For simplicity, it shall be assumed that the guideway irregularity follows a sinusoidal profile with amplitude A_z and wavelength λ_z. Hence, the height of the irregularity z at position X along the guideway in fixed coordinates can be expressed as

$$z = A_{z} \sin \left( {\frac{2\pi X}{{\lambda_{z} }}} \right).$$

(12)

Resonant response occurs when the frequency of excitation is an integer multiple of the natural frequency of the train [20]. Therefore, the resonant train speed V_res for a given irregularity of wavelength λ_z can be determined by

$$V_{res} = n\frac{{\omega_{t1} }}{2\pi }\lambda_{z} ,$$

(13)

where n is integer. Accordingly, resonant train speeds of 200 km/h, 300 km/h, and 400 km/h correspond to irregularities of wavelength 39.5 m, 59.2 m, and 78.9 m, respectively.

The maximum vertical acceleration of the train car body for irregularities of wavelength λ_z in the range of 10–100 m with a constant amplitude A_z = 0.1 mm is shown in Fig. 11. Peaks in the maximum vertical acceleration of the train body around the above-mentioned resonant wavelengths are observed for the three train speeds V = 200 km/h, 300 km/h, and 400 km/h. In all cases, the maximum acceleration of the train car body at the resonant wavelength is found to be approximately doubled as compared to that of the case of a smooth guideway without irregularities.

Fig. 11

Effect of irregularity wavelength on maximum train vertical acceleration: a V = 200 km/h, b V = 300 km/h, and c V = 400 km/h

Next, the effect of the amplitude of irregularity on the maximum vertical acceleration of the car body when the train is travelling at a speed of 300 km/h is investigated. The results corresponding to the irregularities of four different wavelengths (λ_z = 1 m, 5 m, 25 m, and 50 m) are shown in Fig. 12. As can be seen, the maximum vertical acceleration of the train body is linearly proportionally related to the amplitude of guideway irregularity. Of the four wavelengths investigated, the highest acceleration stems from λ_z = 50 m, which is close to the resonant velocity V_res = 59.2 m/s. Under such a condition, it is recommended that the amplitude of irregularity be limited to A_z < 2 mm to prevent the acceleration of the train car body from exceeding the limit of 0.6 m/s² [48].

Fig. 12

Effect of irregularity amplitude on maximum train vertical acceleration

Conclusions

This paper is concerned with a numerical study of the dynamic response of a coupled maglev train-multiple-span guideway bridge system. The maglev train is idealised as an 18-degree-of-freedom model by employing the multi-body system, while the guideway is modelled as Euler–Bernoulli beams that are interconnected via coupling connections. The train and the guideway are coupled via the electromagnetic forces. For the numerical analysis in the time-domain, a computational scheme in conjunction with the moving element method is proposed. The accuracy of the proposed computational model is validated by comparison with available data for a maglev test line in the literature. Next, the proposed numerical maglev-guideway model is put forward to examine the effect of various factors on the dynamic response of a Shanghai Transrapid train. The main findings from this study are summarised as follows:

1. 1.

   The resonant response of the train in the gravitational direction is observed at a train speed of 127 km/h. When the train is operated away from the critical speed, the vertical accelerations are within the design limits. The optimal operational speed range is between 200 and 400 km/h.

2. 2.

   A lower stiffness of the train suspension system helps reduce the vertical acceleration of the car body, with the optimal range being k_p < 1 × 10⁴ N/m for the primary suspension and k_s < 1 × 10⁵ N/m for the secondary suspension.

3. 3.

   A stiffer guideway coupling connection helps reduce the vertical acceleration of the car body and the vertical displacement of the guideway, with the optimal range being k_c > 1 × 10¹¹ N m/rad.

4. 4.

   The presence of guideway irregularities can induce resonant responses in the train for certain combinations of the train speed and the wavelength of irregularity. Additionally, the maximum vertical acceleration of the car body is found to increase linearly with the amplitude of guideway irregularity.

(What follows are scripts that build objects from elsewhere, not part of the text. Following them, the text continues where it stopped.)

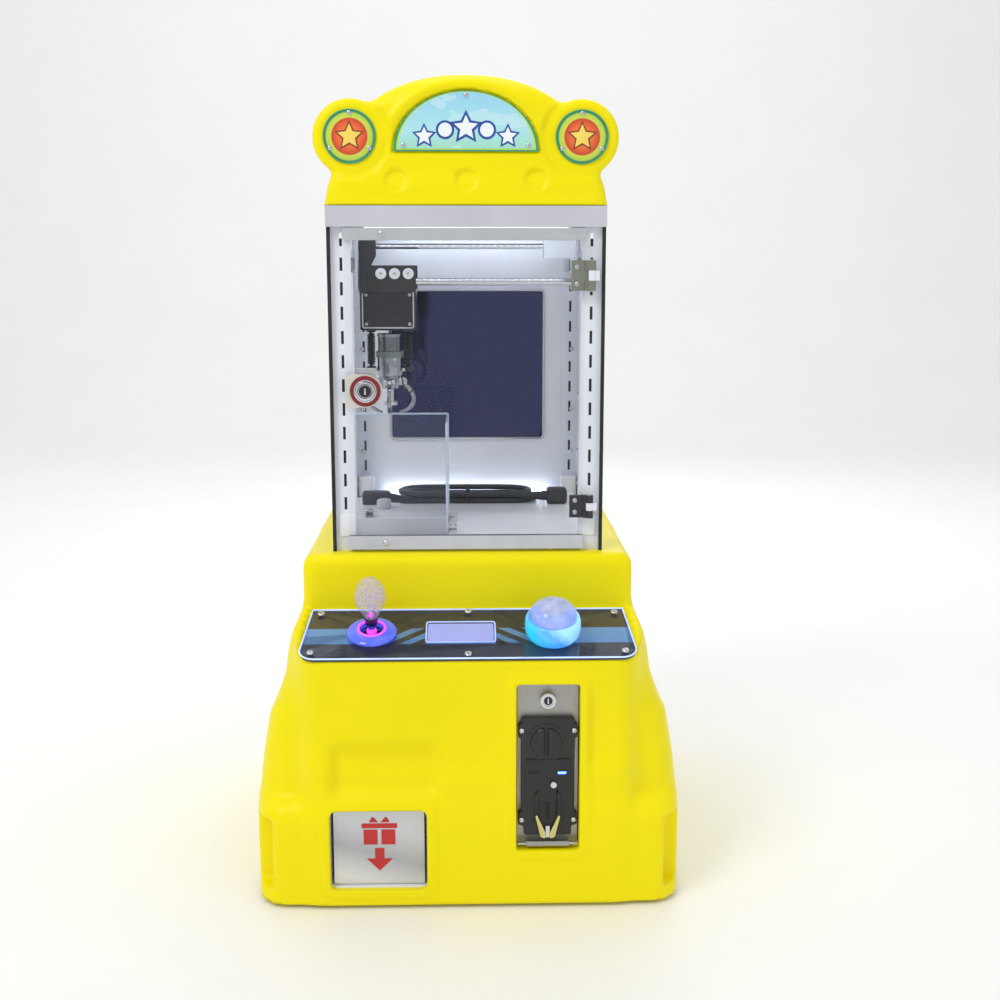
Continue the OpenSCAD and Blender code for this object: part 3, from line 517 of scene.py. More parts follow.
conn_z, plug_z = FLOOR_Z + 8.0, FLOOR_Z + 10.0
relief_l = strain_relief("connector_relief", (-HANK_X - 14, lead_y, LOW),
                         (-HANK_X - 44, lead_y, conn_z), 4.0, 6.5)
conn_x = (ends_lo[0], -HANK_X - 43)
connector = rounded_box("mains_connector", (conn_x[0], lead_y - 10, FLOOR_Z + 0.1),
                        (conn_x[1], lead_y + 10, FLOOR_Z + 16), 2.4, "black", "cabinet")
relief_r = strain_relief("plug_relief", (HANK_X + 15, lead_y, LOW + PITCH - 1.2),
                         (HANK_X + 46, lead_y, plug_z), 4.0, 7.0)
plug_x = (HANK_X + 45, ends_hi[0] - 9)
plug = rounded_box("mains_plug", (plug_x[0], lead_y - 11, FLOOR_Z + 0.1),
                   (plug_x[1], lead_y + 11, FLOOR_Z + 20), 4.0, "black", "cabinet")
for side in (-7, 7):
    lathe("plug_pin_%d" % (side > 0), [(0, 0), (2, 0), (2, 7.6), (1.4, 8.8), (0, 8.8)],
                      "chrome", "cabinet", axis_place((plug_x[1], lead_y + side, plug_z), (1, 0, 0)), 16)
for k, y in enumerate((lead_y + PITCH / 2, 2 * HANK_Y - lead_y - PITCH / 2)):
    w, h = PITCH + 0.6, LEAD_D + 0.9
    ring = [(0.0, y + w * math.cos(a), FLOOR_Z + 7.6 + h * math.sin(a) * 0.98)
            for a in np.linspace(0, 2 * math.pi, 33)]
    band = [(dx, py, pz) for dx in (-3.0, 3.0) for _, py, pz in ring[:-1]]
    band += [(dx, y + (py - y) * 0.93, FLOOR_Z + 7.6 + (pz - FLOOR_Z - 7.6) * 0.93)
             for dx in (-3.0, 3.0) for _, py, pz in ring[:-1]]
    n = len(ring) - 1
    faces = []
    for i in range(n):
        j = (i + 1) % n
        faces += [(i, j, n + j, n + i), (2 * n + j, 2 * n + i, 3 * n + i, 3 * n + j),
                  (j, i, 2 * n + i, 2 * n + j), (n + i, n + j, 3 * n + j, 3 * n + i)]
    mesh_piece("lead_tie_%d" % (k + 1), band, faces, "rubber", "cabinet")


# ------------------------------------------------------------------ moulded shells


def smin(a, b, k):
    """Union of two distance fields with a fillet."""
    h = np.clip(0.5 + 0.5 * (b - a) / k, 0, 1)
    return b + (a - b) * h - k * h * (1 - h)


def smax(a, b, k):
    return -smin(-a, -b, k)


def box_field(x, y, z, low, high, r):
    half = [(high[i] - low[i]) / 2 - r for i in range(3)]
    q = [np.abs(v - (low[i] + high[i]) / 2) - half[i] for i, v in enumerate((x, y, z))]
    outside = np.sqrt(sum(np.maximum(v, 0) ** 2 for v in q))
    return outside + np.minimum(np.maximum(np.maximum(q[0], q[1]), q[2]), 0) - r


def gauss(u, v, su, sv):
    return np.exp(-(u / su) ** 2 - (v / sv) ** 2)


def ramp_up(v, start, end):
    t = np.clip((v - start) / (end - start), 0, 1)
    return t * t * (3 - 2 * t)


def surface_net(field, xs, ys, zs):
    """Quad mesh of a field's zero surface on a grid, moved onto the surface."""
    grid = np.meshgrid(xs, ys, zs, indexing="ij")
    value = field(*grid)
    inside = value < 0
    shape = np.array(value.shape) - 1
    total = np.zeros((*shape, 3))
    count = np.zeros(tuple(shape))
    corner = [(i, j, k) for i in (0, 1) for j in (0, 1) for k in (0, 1)]
    for a in corner:
        for axis in range(3):
            if a[axis]:
                continue
            b = tuple(v + (1 if n == axis else 0) for n, v in enumerate(a))
            sa = tuple(slice(v, v + m) for v, m in zip(a, shape))
            sb = tuple(slice(v, v + m) for v, m in zip(b, shape))
            cross = inside[sa] != inside[sb]
            va, vb = value[sa][cross], value[sb][cross]
            t = va / (va - vb)
            for n in range(3):
                pa, pb = grid[n][sa][cross], grid[n][sb][cross]
                total[..., n][cross] += pa + (pb - pa) * t
            count[cross] += 1
    active = count > 0
    index = -np.ones(tuple(shape), int)
    index[active] = np.arange(active.sum())
    points = total[active] / count[active][:, None]
    quads = []
    for axis in range(3):
        u, v = (axis + 1) % 3, (axis + 2) % 3
        low = [slice(1, m) for m in shape]
        low[axis] = slice(0, shape[axis])
        high = list(low)
        high[axis] = slice(1, shape[axis] + 1)
        a, b = inside[tuple(low)], inside[tuple(high)]
        where = np.argwhere(a != b)
        flip = a[tuple(where.T)]
        base = where + np.array([0 if n == axis else 1 for n in range(3)])
        du, dv = np.eye(3, dtype=int)[u], np.eye(3, dtype=int)[v]
        ring = [index[tuple((base - o).T)] for o in (du + dv, dv, 0 * du, du)]
        quad = np.stack(ring, 1)
        quad[~flip] = quad[~flip][:, ::-1]
        quads.append(quad)
    quads = np.concatenate(quads)
    for _ in range(4):
        d, n = field_normal(field, points)
        points -= n * np.clip(d, -2, 2)[:, None]
    return points, quads


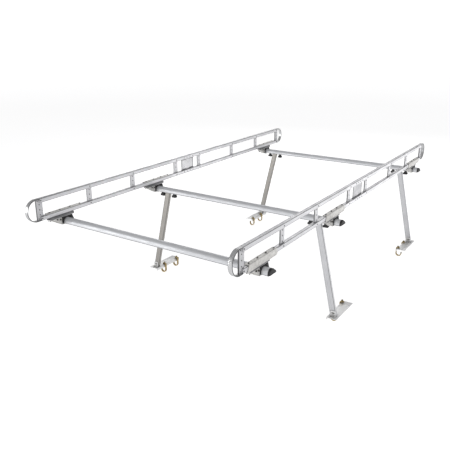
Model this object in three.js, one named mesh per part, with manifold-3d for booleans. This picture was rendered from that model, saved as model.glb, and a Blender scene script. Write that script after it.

The computational model presented in this study in conjunction with the moving element method has the advantage of computationally efficient analysis and accurate prediction of the dynamic responses of a maglev train traversing an “infinitely” long multi-span guideway bridge over the conventional finite-element method, especially when the train is travelling at high speeds. The numerical verification study also showed that the employment of the Euler–Bernoulli beam theory to model the guideway girders is sufficient for the parameters considered in the case study. For other types of guideway bridges with shorter and deeper spans and/or scenarios where high-frequency vibrations need to be accurately captured, it may be necessary to employ the Timoshenko beam theory or more sophisticated bridge models with e.g., solid elements. Furthermore, 3-D train models are needed when studying the dynamic responses of a train negotiating horizontally curved guideway or under horizontal excitations due to crosswind or seismic attack. The consideration of flexural modes of the vehicle body is also important when investigating the travel comfort of passengers during the journey. The methodology and models presented in this study may be further extended with appropriate modifications to consider more complex and practical cases such as the above-mentioned examples.